M. Attali montre ainsi son mépris pour la production et le commerce, bien qu'il ait lui même fort bien profité du prélèvement que l'état exerce sur ces activités pour verser de confortables émoluments à ses grands serviteurs. Il montre son mépris pour la liberté individuelle, son mépris pour le droit des individus de tirer un juste profit de leur effort. Il montre son incapacité à comprendre la nature profondément sociale de la liberté individuelle, par opposition à la nature totalitaire de l'action "sociale" placée sous la direction de l'état.
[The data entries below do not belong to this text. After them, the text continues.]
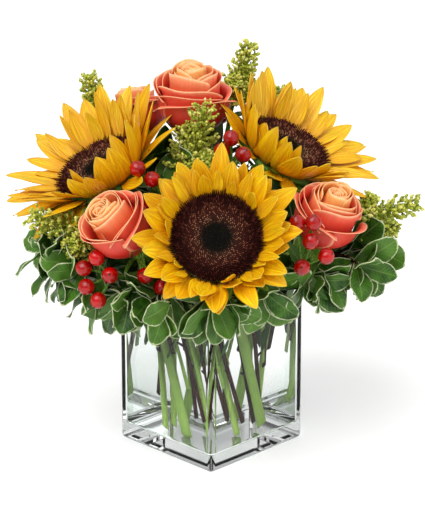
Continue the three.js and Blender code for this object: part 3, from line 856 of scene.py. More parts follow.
def stem_material(name, light, dark, wet, roughness):
    material, tree = new_material(name, Roughness=roughness, Specular_IOR_Level=0.2)
    place = object_place(tree)
    lengthwise = add(tree, "Mapping", {"Vector": place, "Scale": (1.0, 1.0, 0.06)}).outputs[0]
    ribs = grouped(tree, "mottle", Vector=lengthwise, Scale=1400.0)
    both = maths("MULTIPLY_ADD", ribs, 0.7, maths("MULTIPLY", mottled(tree, 90.0), 0.3))
    ribbed = mixed(remapped(both, 0.36, 0.62), paint(*dark), paint(*light))
    height = add(tree, "SeparateXYZ", {0: place}).outputs["Z"]
    level = WATER.level * MM
    soaked = remapped(height, level, level + SOAKED.fades_over, SOAKED.share, 0.0)
    return dressed(material, mixed(soaked, ribbed, paint(*wet)), ribs, 0.35, 0.0004)


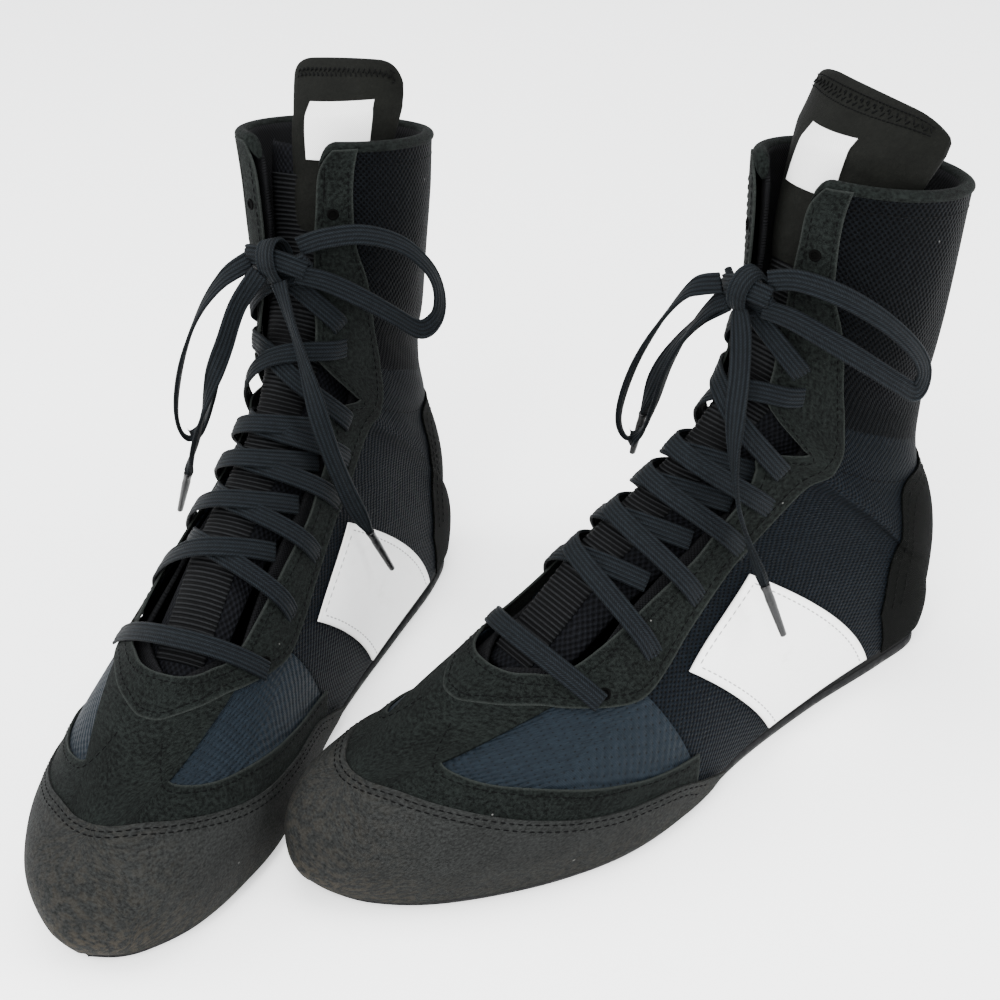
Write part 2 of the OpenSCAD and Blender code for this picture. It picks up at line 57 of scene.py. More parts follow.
ahead = Vector((math.cos(camera_heading) * math.cos(camera_dip),
                math.sin(camera_heading) * math.cos(camera_dip),
                -math.sin(camera_dip)))
level = Vector((math.sin(camera_heading), -math.cos(camera_heading), 0))
raised = level.cross(ahead)
across = level * math.cos(camera_roll) + raised * math.sin(camera_roll)
camera = bpy.data.objects.new("camera", bpy.data.cameras.new("camera"))
camera.matrix_world = Matrix.Translation(camera_place) @ Matrix(
    (across, across.cross(ahead), -ahead)).transposed().to_4x4()
camera.data.sensor_width = 36
camera.data.lens = 70.33
bpy.context.scene.collection.objects.link(camera)
bpy.context.scene.camera = camera

# --- Bows and lace ends ---
# Flat braided polyester laces, 8 mm wide, with five raised ribs. Each knot leaves two
# loops and two ends that hang down the ankle; the ends are gripped by plastic aglets.
boots = ("left", "right")
pair_shift = np.array([-184.6, 81.4, 0])
right_shift = np.array([132, -187, 0])
right_turn = math.radians(31.6)
ankle_pivot = np.array([48, 0, 120])
ankle_normal = np.array([-0.467, 0, 0.884])
leg_axis = np.array([38, 0, 0])
lace_width = 8
lace_thickness = 1.7
lace_ribs = 5
routes = {
    "left_bow_loop_medial": [
        (90, -10, 184), (96, -20, 180), (104, -27, 168), (112, -33, 152), (117, -37, 136),
        (119, -38, 124), (117, -36, 117), (112, -33, 119), (108, -30, 130), (103, -27, 146),
        (97, -21, 162), (92, -13, 174), (88, -8, 178)],
    "left_bow_loop_lateral": [
        (84, 10, 190), (79, 20, 192), (69, 31, 187), (57, 38, 177), (47, 42, 166), (40, 43, 156),
        (38, 43, 148), (42, 43, 143), (50, 42, 149), (61, 38, 159), (72, 31, 169), (81, 20, 177),
        (87, 10, 180)],
    "left_lace_end_medial": [
        (89, -8, 177), (91, -18, 168), (95, -28, 156), (98, -36, 143), (100, -42, 130), (101, -46, 118)],
    "left_lace_end_lateral": [
        (91, 2, 178), (94, 6, 168), (99, 11, 158), (105, 16, 146), (110, 21, 132), (113, 27, 114),
        (112, 33, 98), (110, 38, 84)],
    "right_bow_loop_medial": [
        (84, -10, 190), (80, -20, 193), (71, -32, 192), (60, -42, 184), (53, -49, 172), (50, -51, 160),
        (52, -50, 150), (59, -46, 147), (67, -39, 156), (75, -31, 166), (82, -20, 175), (88, -10, 180)],
    "right_bow_loop_lateral": [
        (90, 10, 184), (96, 19, 178), (102, 28, 166), (107, 36, 148), (110, 41, 130), (110, 43, 116),
        (107, 42, 108), (102, 38, 110), (99, 32, 122), (97, 26, 140), (94, 19, 158), (91, 13, 170),
        (88, 8, 177)],
    "right_lace_end_lateral": [
        (93, 4, 181), (98, 13, 168), (103, 19, 152), (108, 25, 136), (112, 30, 120), (114, 35, 106),
        (114, 39, 96)],
    "right_lace_end_medial": [
        (91, -3, 177), (95, -8, 166), (100, -14, 155), (105, -20, 142), (109, -25, 128), (111, -30, 112),
        (110, -35, 94), (106, -39, 78)],
}
route_twists = {
    "left_bow_loop_medial": 40, "left_bow_loop_lateral": -35, "left_lace_end_medial": 30,
    "left_lace_end_lateral": -55, "right_bow_loop_medial": 35, "right_bow_loop_lateral": -45,
    "right_lace_end_lateral": 60, "right_lace_end_medial": -40,
}
aglet_length = 22
aglet_gap = 0.3
aglet_root, aglet_tip = 0.0021, 0.0013
rolled_length = 15
rolled_width, rolled_thickness = 3.6, 3.4
weld = 1e-6


def stand(boot, points):
    """Points in a boot's own frame, in millimetres, as points of the pair, in metres."""
    p = np.array(points, float)
    if boot == "right":
        c, s = math.cos(right_turn), math.sin(right_turn)
        p = np.stack([c * p[..., 0] + s * p[..., 1], s * p[..., 0] - c * p[..., 1], p[..., 2]], -1)
        p = p + right_shift
    return (p + pair_shift) / 1000


def unit(v):
    return v / np.maximum(np.linalg.norm(v, axis=-1, keepdims=True), 1e-9)


def read(values, u):
    """A smooth curve through evenly spaced values, read at u."""
    values = np.array(values, float)
    u = np.asarray(u, float)
    i = np.clip(np.floor(u).astype(int), 0, len(values) - 2)
    a, b, c, d = (values[np.clip(i + k, 0, len(values) - 1)] for k in (-1, 0, 1, 2))
    t = (u - i).reshape(u.shape + (1,) * (values.ndim - 1))
    return 0.5 * (2 * b + (c - a) * t + (2 * a - 5 * b + 4 * c - d) * t ** 2
                  + (3 * b - a - 3 * c + d) * t ** 3)


def smooth_line(line, steps):
    """A line with steps points to each stretch between its own."""
    return read(line, np.linspace(0, len(line) - 1, (len(line) - 1) * steps + 1))


def spread(points):
    """How far along its column and its row each point of a grid lies."""
    down = np.linalg.norm(np.diff(points, axis=0), axis=-1)
    over = np.linalg.norm(np.diff(points, axis=1), axis=-1)
    down = np.broadcast_to(down.mean(1, keepdims=True), down.shape)
    down = np.vstack([np.zeros((1, points.shape[1])), np.cumsum(down, 0)])
    over = np.hstack([np.zeros((points.shape[0], 1)), np.cumsum(over, 1)])
    return np.stack([down, over - over[:, [points.shape[1] // 2]]], -1)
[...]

Et malheur à ceux qui oseraient critiquer son idée géniale, Attali le juste a déjà fourbi ses arguments en forme de procès d'intention contre ces dangereux déviants imperméables à la collectivisation des consciences voulues par notre gauche éprise de "lien social". Ce ne seraient que des égoïstes "qui ne veulent pas admettre qu'être français est un formidable privilège, qui doit se mériter à chaque génération". Et pour le mériter, quoi de mieux que de sacrifier une année de votre vie à faire ce que l'état à décidé pour vous, "avec générosité et dans un esprit solidaire" de préférence, c'est à dire, en bon français, pour des nèfles ?
Si la gauche venait à reprendre le pouvoir en 2007, ce qui relève hélas du possible, vu les performances actuelles de la droite dirigiste, il y a fort à parier que des idées du même accabit viennent à fleurir, au nom de la promotion des "comportements citoyens", de la construction d'une nouvelle "éthique solidaire", ou que sais-je encore, dans l'esprit des plus "progressistes" des membres de cette coterie, des Attali, mais aussi des Lang, Delanoë, Dray, et consors.
Il faudra rester vigilants pour que notre jeunesse ne devienne pas le jouet des expérimentations socialement correctes de cette caste de liberticides.